Jadis vivait ici

Dans Décollations, son avant-dernier opus, Corinne Hoex nous invitait à perdre la tête au rythme de variations loufoques et pleines d’une fantaisie qui me faisait songer  à une jam session.

Aujourd’hui, en maniant davantage l’implicite et en usant d’une palette de vocabulaire plus riche encore, cette poète de haut parage nous jette un sort par le truchement d’une entêtante incantation qu’elle a intitulée Jadis vivait ici. Relents d’un Moyen Age baroque et farceur, cruel et païen. Mélopée psalmodiée par une sorcière aux cheveux de feu et à la bouche d’or : « ça reviendra, le silence sous la pierre.

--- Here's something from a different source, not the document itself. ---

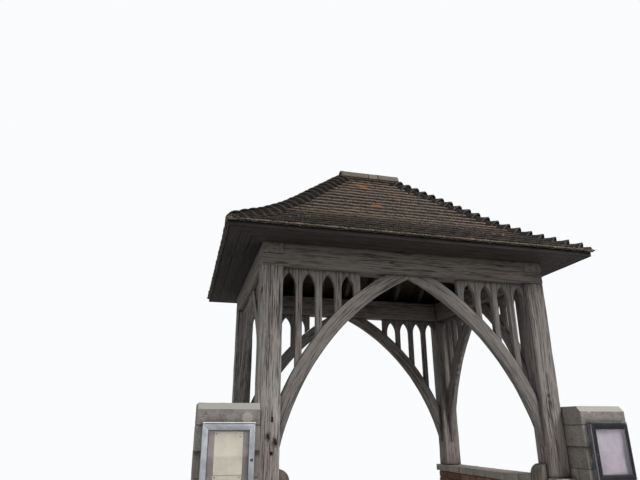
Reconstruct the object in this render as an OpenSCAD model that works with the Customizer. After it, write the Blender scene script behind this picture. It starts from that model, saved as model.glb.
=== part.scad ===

Ça reviendra sous la mémoire, le silence. Chardon bleu des sables . Epine de Judas. Chardon-bénit. Chardon-Marie. Ça reviendra, l’homme en son manteau rouge. L’écharde sous l’ongle. La herse abattue. Ça reviendra, la ronce, le robinier et le prunier sauvage. » Comment ne pas songer à un grimoire aux grimaçantes figures, à l’un de ces livres maudits ? « Pipistrelles. Roussettes. Battements d’ailes dans tes cheveux. Nuit mauvaise aux oreilles pointues. » Totentanz baroque, Charme vénéneux, philtre où se mêlent la barbe de chanoine, le myrte sauvage, le doigt de bergère et le poivrette d’or… Entre Bosch et Rabelais, car jamais la farce n’est loin, l’un de ces livres qui ne ressemblent à rien – un talisman.

 

Christopher Gérard

 

Corinne Hoex, Jadis vivait ici , Poèmes, L’Age d’Homme, 92 pages, 14€. Chez le même éditeur : Décollations.